В повести «Небо падших» «декаданс», вырождение и, наконец, смерть настигают главного героя в расцвете сил. Роковая и поистине декадентская любовь, с которой он не может (да и не хочет) справиться, крушит все его планы, и заманчивое небо оказывается дном жизни.
В нашей литературе нет вещи с более точным и страшным диагнозом новорождённому капитализму. Не второе и не третье поколение, а самое первое и на самой вершине взлёта! И всё потому, что нельзя обмануть жизнь. Нельзя добиться благополучия, обворовывая и разрушая свою страну, как нельзя стать большим писателем ценой предательства своей духовной родины, какой бы нелепой и нищенской перед лицом цивилизованного мира она ни представлялась.
В «Небе падших» Юрий Поляков закольцевал две темы и две линии. Тему личной судьбы, личной творческой биографии и тему «новых русских» без анекдотической примеси, взятой в самом точном смысле этого слова.
В прозе Полякова вы почти не найдёте откровенной метафизики, повальная мода на которую захлестнула современную прозу с её невыносимой псевдорелигиозностью. Но вот метафизику сложнейших отношений личности и общества, диалектику души человеческой, преломлённой в самых актуальных общественных проблемах, он чувствует прекрасно.
Лев Аннинский
Повороты Юрия Полякова5
Вчера коммунизм строили, сегодня –
капитализм, завтра ещё что-нибудь придумают…
А мы должны Россию строить,
как бы это ни называлось!
Когда на рубеже 80-х годов двадцатишестилетний поэт, лауреат премии Маяковского, комсорг Союза писателей и влюблённый исследователь поэзии фронтовиков написал повесть «Сто дней до приказа», в которой с весёлой яростью навалился на армию, прохваченную дедовщиной, а следом написал повесть «ЧП районного масштаба», в которой с такою же яростью высмеял комсомольскую бюрократию (и тот и другой материал Поляков знал по собственному опыту), – этому повороту критики не сразу нашли определение.
Потом нашли. Это – «характерный пример неоднозначности литпроцесса предперестроечного периода» (см. биографический словарь «Русские писатели XX века»).

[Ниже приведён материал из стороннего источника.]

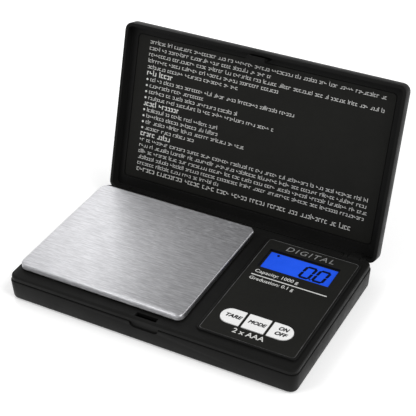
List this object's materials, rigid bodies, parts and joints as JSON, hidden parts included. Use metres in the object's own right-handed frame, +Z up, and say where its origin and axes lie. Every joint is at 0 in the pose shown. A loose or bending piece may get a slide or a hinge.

Не уверен, что этот пример так уж характерен, скорее уникален, а неоднозначность и впрямь бьёт в глаза. Вчера ещё угодивший в цензурный запрет вольно-крамольный автор выворачивает наизнанку аппаратную механику комсомола и именно за этот выворот получает премию комсомола, а потом избирается в состав Центрального комитета!
Кто чем вертит: летящая птица хвостом или хвост летящей птицей?
У Полякова на этот счёт цитируют Честертона:
«Если не умеешь управлять собой, научись управлять людьми».
Какими людьми? Которые не управляют собой, а несутся в потоке?
Может, это не Поляков поворачивается, а реальность вокруг него совершает обороты – непостижимым, непредсказуемым, немыслимым, но чувственно непреложным, то есть чисто русским образом?
Три проекции (три фазы? три точки опоры?) этого по-своему знаменательного движения можно продемонстрировать на примере трёх книг Полякова, написанных на гребне вышеозначенного перевала.
Это завершённый в последний год уходящего века роман «Замыслил я побег…»
Это завершённый в первый год наступившего века рассказ «Возвращение блудного мужа».
И это «Грибной царь», венчающий в 2005 году первую пятилетку нового тысячелетия.
Ты нарочно дурачишься?
Поскольку на шестой строке романа (и в шестой реплике лежащих в постели влюблённых) описывается женская грудь, да так вкусно, что я не отваживаюсь цитировать, – возникает подозрение, что Поляков либо хочет уловить читательские души на эротический крючок, либо придаёт решающее значение тому, убежит или не убежит от жены Олег Трудович Башмаков на Кипр с любовницей. Весь огромный роман нанизан на это гадание, вернее, продёрнут волнением героя на этот счёт.
Не верю. Он нас слегка дурачит, этот герой. Да и сам он немножко тронут дурачествами эпохи – я имею в виду отчество, отдающее безумствами раннесоветской эпохи и позволяющее нам подтрунивать над героем, выворачивая его отчество по обстоятельствам: от Трусовича хоть до Торквемадовича. Ноуменальными обертонами Поляков вообще владеет отменно: жена, от которой Башмаков хочет сбежать, зовёт его Тапочкин, так что там заложена не только тяжесть башмаков, которыми можно торить пути (впрочем, и стать подбашмачником тоже), но и мягкость тапок, которые нашариваешь, спуская ноги с домашнего дивана.